**GOAL:** Check every line of the data below for the string "materials", and copy the ones that hold it.

**PROVIDED MATERIAL:**
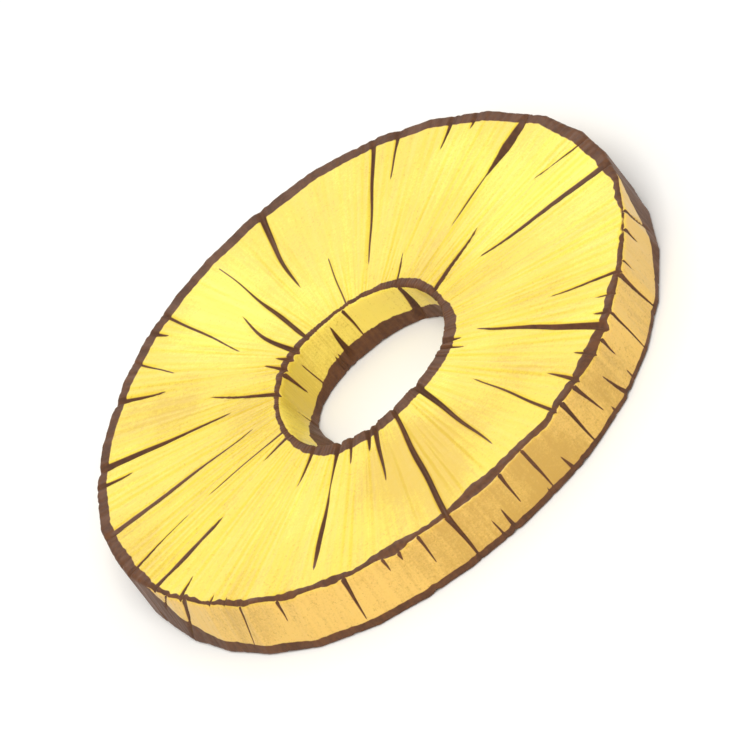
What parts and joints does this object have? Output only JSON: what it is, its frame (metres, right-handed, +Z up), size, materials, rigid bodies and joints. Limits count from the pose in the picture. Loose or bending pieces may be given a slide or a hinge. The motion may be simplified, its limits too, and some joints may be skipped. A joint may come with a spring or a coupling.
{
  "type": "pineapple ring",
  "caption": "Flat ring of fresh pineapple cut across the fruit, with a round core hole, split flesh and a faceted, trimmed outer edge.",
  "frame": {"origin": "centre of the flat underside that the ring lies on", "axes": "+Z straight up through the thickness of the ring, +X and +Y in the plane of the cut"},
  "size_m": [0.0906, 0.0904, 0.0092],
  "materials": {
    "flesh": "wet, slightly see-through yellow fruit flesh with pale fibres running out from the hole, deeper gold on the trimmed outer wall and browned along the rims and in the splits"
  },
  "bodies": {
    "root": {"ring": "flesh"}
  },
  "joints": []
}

**PROBLEM SOLUTION:**
What parts and joints does this object have? Output only JSON: what it is, its frame (metres, right-handed, +Z up), size, materials, rigid bodies and joints. Limits count from the pose in the picture. Loose or bending pieces may be given a slide or a hinge. The motion may be simplified, its limits too, and some joints may be skipped. A joint may come with a spring or a coupling.
  "materials": {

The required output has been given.